The first Specials album in 1979 was a landmark release. Mixing up a couple of rocksteady covers of Prince Buster, Skatalites and Toots & the Maytals tunes with their own compositions, it’s still featured on many Best Albums Of All Time lists. Deadpan lyrics from skinny white vocalist Terry Hall were offset by the rudeboy toasting of Neville Staple and the animated antics of foregrounded vocalist/guitarist Lynval Golding. The whole ska-punk show was masterminded by keyboard wizard Jerry Dammers, who took the band’s sound into more of a cosmic, easy listening ‘muzak’ territory for second album, ‘More Specials’.
After their seventh consecutive top ten hit, the haunting tale of urban decay that was ‘Ghost Town’, peaked at No.1 just as the UK was engulfed by inner city riots in 1981, The Specials broke up with Terry Hall, Neville Staple and Lynval Golding going on to found hit-makers the Fun Boy Three for a few years.

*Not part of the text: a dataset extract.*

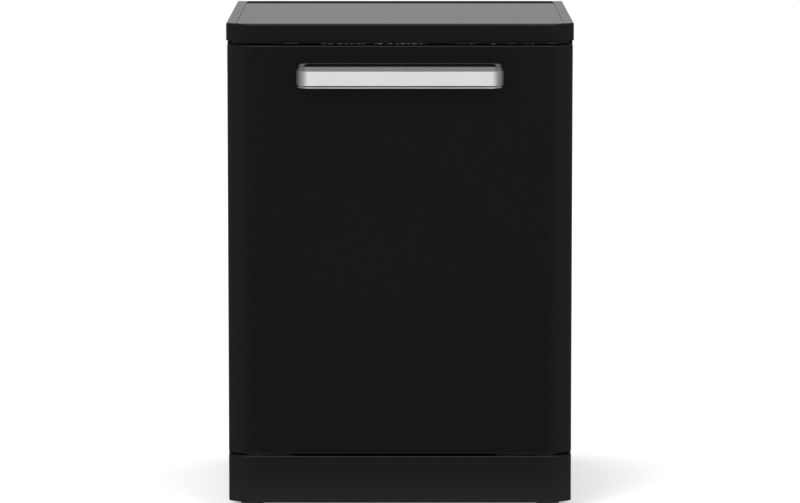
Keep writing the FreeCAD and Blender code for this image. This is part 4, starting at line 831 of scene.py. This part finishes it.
def build_caps():
    a, b = row("salt_cap")
    x, y = (a.x + b.x) / 2, (a.y + b.y) / 2
    bm = bmesh.new()
    z = 150.3 * MM
    lathe(bm, [(0, -14 * MM), (23.4 * MM, -14 * MM), (23.4 * MM, 0), (32.4 * MM, 0), (33 * MM, 0.7 * MM),
               (33 * MM, 5 * MM), (32 * MM, 6 * MM), (27 * MM, 6 * MM), (26 * MM, 4.6 * MM), (0, 4.6 * MM)],
          spot(x, y, z), 56)
    slab(bm, (x - 24 * MM, y - 4 * MM, z + 4 * MM), (x + 24 * MM, y + 4 * MM, b.z), bevel=1.5 * MM)
    piece("salt_screw_cap", bm, [GREY_PP], "salt_cap", ["salt_cap"])
    a, b = row("filter_cartridge")
    x, y = (a.x + b.x) / 2, (a.y + b.y) / 2
    bm = bmesh.new()
    z = 150.3 * MM
    drop = a.z - z
    lathe(bm, [(0, drop), (39 * MM, drop), (40 * MM, drop + 1 * MM), (40 * MM, drop + 9 * MM)], spot(x, y, z),
          56)
    lathe(bm, [(39.2 * MM, drop + 9 * MM), (39.2 * MM, -8 * MM)], spot(x, y, z), 56, material=1)
    lathe(bm, [(40 * MM, -8 * MM), (40 * MM, 0), (43.4 * MM, 0), (44 * MM, 0.6 * MM), (44 * MM, 1.5 * MM),
               (43.4 * MM, 2 * MM), (30 * MM, 2 * MM), (29 * MM, 0.8 * MM), (0, 0.8 * MM)], spot(x, y, z), 56)
    slab(bm, (x - 28 * MM, y - 3 * MM, z + 0.6 * MM), (x + 28 * MM, y + 3 * MM, b.z), bevel=1.2 * MM)
    piece("filter_insert", bm, [GREY_PP, FILTER_MESH], "filter", ["filter_cartridge"])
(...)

Barry Ashworth, meanwhile, formed the Dub Pistols in 1996 after previously promoting parties, singing in acid house band Déjà Vu and teaching himself to DJ. At first the Dubs surfed the big beat wave with block-rockin’ tracks like ‘Cyclone’ and ‘There’s Gonna Be A Riot’, but for their broader ‘Six Million Ways To Live’ album Barry managed to recruit a certain Terry Hall — one of his all-time heroes — to guest on Dubs ska tune ‘Problem Is’.
Terry began guesting with the Dubs at live shows, and soon they started performing ‘Gangsters’ too — the first ever Specials single. Hall contributed a number of tracks to the next Dubs album, ‘Speakers & Tweeters’, and Lynval Golding also joined the Pistols on stage a few times — at Bestival and the anti-racism festival Rise in London — to play guitar and contribute vocals to ‘Gangsters’. Terry Hall is on record as saying that singing live with the Dubs in the noughties made him realise how much love there was out there for his short-lived former band, and this was instrumental in one of the biggest reunions of modern times — The Specials reforming.
Indeed, the Dub Pistols were asked to support The Specials at some of their early reunion shows, and in the summer of 2013 Neville Staple asked Barry to sing ‘Gangsters’ onstage with him at his Glastonbury show.
Mixing up drum & bass, dub, ska, punk, hip-hop and electronics, the Dub Pistols are like a 21st century version of The Specials. Their love of 2-Tone might only be one element of their sound, but their next single — the lead track off their forthcoming ‘White Lines’ album on Sunday Best — is a collaboration with Neville Staple himself. Seeing as Neville also has a new album out on Casablanca Records in March, it made perfect sense for the Neville Staple band to head out on tour with the Dub Pistols. Neville’s band performs many classic Specials tracks along with some choice ska, reggae and rocksteady standards.